Girl, Woman, Other by Bernadine Evaristo was a joy to read and one of my absolute favorites this year. This is a book I read right after finishing Communion: The Female Search For Love by bell hooks. Communion is a nonfiction book focusing on women, love, and patriarchy; it’s profound. Reading Communion before reading Girl, Woman, Other was beneficial because it made it easier to grasp Evaristo’s finer points.
Girl, Woman, Other is a fictional novel that gives a glimpse of contemporary British society from the viewpoints of 12 characters, who are predominantly black females. The characters are diverse in age, class, culture, and sexuality, including activists, school teachers, a college student, a social media influencer, an Oxford-educated businesswoman, a playwriter, and others. Amma, the main character, begins the book with angst about the opening night of her play, and the remaining short stories intersect with Amma or the opening night. The book is divided into 4 chapters and 3 individual storylines in each chapter, with the last chapter nicely tying everything together. The plot touches on education, domestic abuse, feminism, friendship, mental health, morality, motherhood, politics, racism, rape, and relationship dynamics.
This book is unique, powerful, and vibrant. What resonates most with me is how Evaristo lets the story naturally unfold, which keeps the reader in full anticipation. The reader could never guess what would happen next because a new character’s story would be revealed, leaving the reader stunned. In addition, I loved how all the characters intersect, and each has a distinct voice; only a talented author can create a book with 12 different personalities so effortlessly. This was a strength of the novel.
The most eye-opening narrative was Dominique’s storyline because it highlights that living in a society where we eliminate a specific population does not necessarily resolve all problems since human nature is consistent. Time after time, people often assume the same personality they loathe. However, actual change happens with self-awareness, a willingness for personal growth, and empathy.

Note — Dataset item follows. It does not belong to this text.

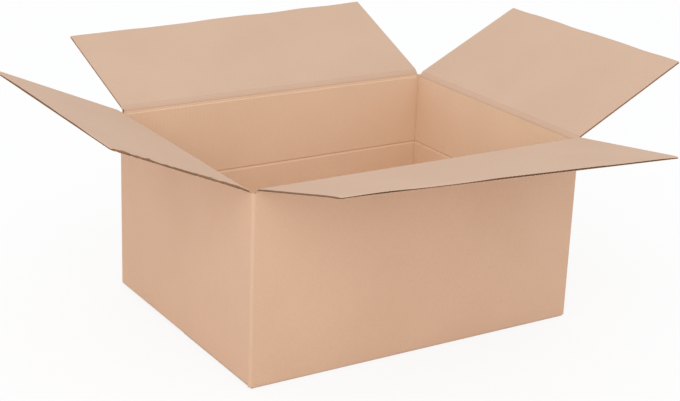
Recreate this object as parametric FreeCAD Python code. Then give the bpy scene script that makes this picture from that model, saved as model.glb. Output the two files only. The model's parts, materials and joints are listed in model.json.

The person I found most fascinating was Shirley. Her narrative was initially intriguing because she was passionate about her career, but as the book progresses, you witness how it depletes her and causes her to be bitter. Her resentment comes from a lack of recognition from years of hard work and working for an institution set up for failure. But I can understand how most readers would find Shirley irritating because of her lack of self-awareness. At some point, you have to stop the blaming game and be accountable for your own happiness.
Another interesting aspect of the book is how often the Black British experiences were eerily similar to Black experiences in America, which I found tragic. Is there no safe haven for Black people?
There is essentially nothing I did not like about this book. Honestly, I’m in awe of Evaristo’s breadth of knowledge, and it is evident she did meticulous research in preparation for this novel. It’s a masterpiece and vital reading for all. I strongly recommend this book.